Let's pretend for the moment that the Civil War was 100% beyond dispute necessary to accomplish that objective. An important distinction here is what is being attacked and defended, and whether the use of force to accomplish objectives is proportional to the amount of resistance met. Back then the odds were relatively even, and force was applied until the threat was nullified, not necessarily extinguished. If you had the means to do so without significant risk to your own mission, you absolutely took prisoners.

This type of warfare is new, in a war that is not declared by Congress and has given virtually unbounded constraints to the Executive branch towards its execution, and in absolute secrecy, all in the name of this nebulous facade of "security". The targets now are not just objectives, they are individuals, and the force applied is far disproportionate to which is necessary to accomplish these objectives, in the sovereign territory of nations we are also not officially at war with. We never offered the option of surrendering themselves to due process under our own laws. It boggles my mind how we simply rule out the option of building solid partnerships with these nations to bring terrorists to justice. They have as much and sometimes more to fear from AQ than we do. They have to live around it. I can only begin to articulate how demoralizing it would be for the infrastructure of AQ to see peaceful Muslim's in the Middle East standing with the United States in bringing AQ to justice. What people so frequently fail to recognize is the power of the psychological elements in this modern war. The terrorists set us back a long way and steered us towards a nearly bankrupt and tyrannical system of government. This very thing caused the USSR to fall apart, when they were fighting the very same enemy. I don't see how we can possibly believe the very strategy that fragmented our chief rival of half a century might have a different result if we take the very same actions in response.
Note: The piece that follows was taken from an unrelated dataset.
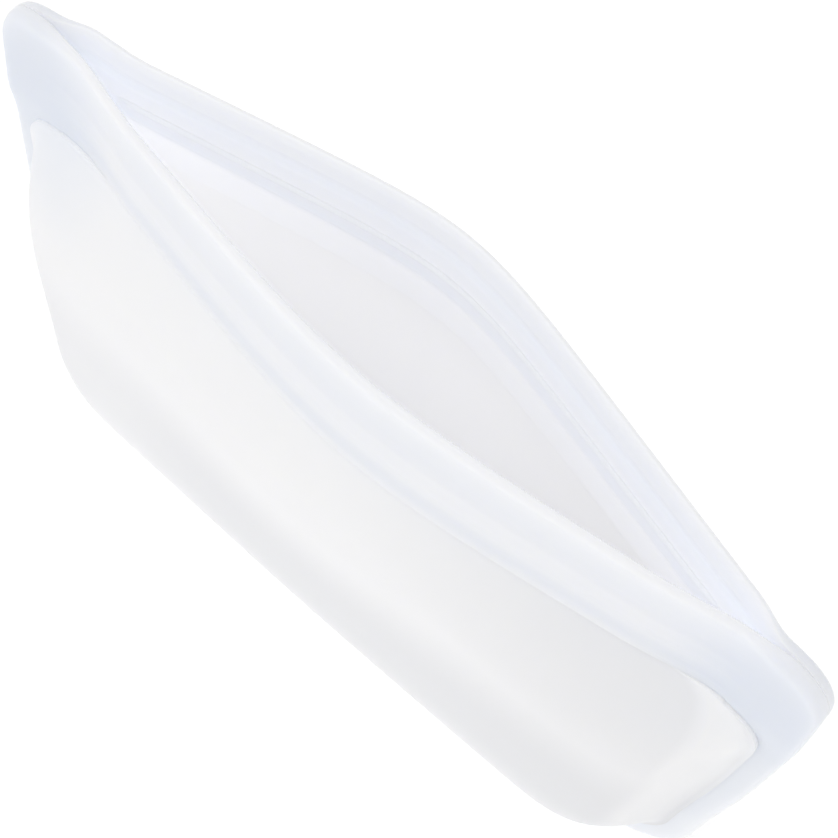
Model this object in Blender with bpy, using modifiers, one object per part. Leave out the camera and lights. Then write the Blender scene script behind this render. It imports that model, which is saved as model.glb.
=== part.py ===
"""Reusable silicone food bag with a press-to-close mouth, standing on its bottom seam, mouth open.

Metres. X runs along the mouth, +Z goes up to the mouth, the front faces -Y. The origin is in the
middle of the bottom seam's underside.
"""
import math

import bmesh
import bpy

# ---- overall size -----------------------------------------------------------------------------
HALF_BOTTOM = 0.0943        # half width across the seams near the bottom
HALF_TOP = 0.0976           # the same at the mouth, without the flare of the tabs
TAB_FLARE = 0.0014          # the tabs at the ends of the mouth stand out beyond the side seams
FLARE_FROM, FLARE_RUN = 0.090, 0.020
MOUTH_HALF = 0.0875         # middle of the mouth to the corner where both lips end
HEIGHT = 0.130              # bottom seam to the ends of the mouth
MOUTH_RISE = 0.0040         # how much higher the lips stand in the middle of the open mouth
RISE_SHARPNESS = 3.0

# ---- bonded margin ----------------------------------------------------------------------------
SEAM_WIDTH = 0.006
SEAM_THICK = 0.003
CORNER_RADIUS = 0.033       # outer radius of the two bottom corners
TAB_THICK = 0.0056          # the margin is thicker and wider beside the lips
TAB_RADIUS = 0.0095         # rounded outer top corner of each tab
SEAM_EDGE = 0.0006          # softened edges of the margin

# ---- lips -------------------------------------------------------------------------------------
BAND = 0.0268               # height of the thick band that carries the seal
LIP_THICK = 0.0020
LIP_OFFSET = 0.0023         # middle of each lip's thickness to the seam plane when closed
FRONT_BOW = 0.0112          # how far the open lip stands out in the middle of the mouth
FRONT_SHARPNESS = 4.1       # larger is more like a V, smaller is more like an arch
BACK_BOW = 0.0174
BACK_SHARPNESS = 6.0
MIDDLE_HALF = 0.0172        # half length of the middle part of a lip
FLANK_START = 0.0204        # where a flank begins; the space lets it swing flat
FLANK_END_GAP = 0.0010      # flank to corner tab
STRIPE_HEIGHT = 0.0005      # raised stripe and border on the outer face of a lip

# ---- seal -------------------------------------------------------------------------------------
SEAL_LEVEL = 0.53           # height of the seal within the band, as a share of the band
SEAL_END = 0.0050           # how far the seal stops before the end of a flank
TRACK_SLOT = 0.0024
TRACK_WALL = 0.0010
TRACK_HEIGHT = 0.0017
TRACK_WEB = 0.0004
RIB_WIDTH = 0.0016
RIB_HEIGHT = 0.0013

# ---- walls ------------------------------------------------------------------------------------
WALL_THICK = 0.0012
WALL_AT_SEAM = 0.0009       # middle of the wall's thickness to the seam plane along the seams
PILLOW = 0.0115             # swell of each wall beyond the straight line from seam to lip
PILLOW_SIDE_RUN = 0.014     # distance over which the swell builds up from the side seams
PILLOW_BOTTOM_RUN = 0.010
PILLOW_TOP_RUN = 0.018

CLEAR = 0.0003              # space left between neighbouring pieces
WALL_EDGE = 0.0010          # middle of the wall's sloping edge to its neighbours; leaves the same space

WALL_COLUMNS, WALL_ROWS = 44, 26
LIP_STATIONS = 12
ARC_STEPS = 10
EDGE_STEPS = 8

BAND_BASE = HEIGHT - BAND
INNER_RADIUS = CORNER_RADIUS - SEAM_WIDTH

for leftover in list(bpy.data.objects):
    bpy.data.objects.remove(leftover, do_unlink=True)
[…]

I believe there's a way we can throw them off completely, we can cease intruding in their internal affairs and let them face the people who they had victimized before they could use us and the USSR as a scapegoat for their ineptitude. When critical thinking Muslims don't have a big powerful foreign empire sailing their ships off their coastlines, establishing major bases for their own military to exercise control of their government on their own soil, and causing collateral damage to innocent civilians in the process of waging war on a few individuals in hiding, there will be no one left to blame for what ails them then those who seek to govern by fear and terror. If, when it angers them enough, they can rise up to throw off this tyranny, and should they wish embrace us as future partners in a freer society. Either way, AQ will have more than enough to worry about locally to worry about harming a country that has so much military power at its command and would not have otherwise been involved.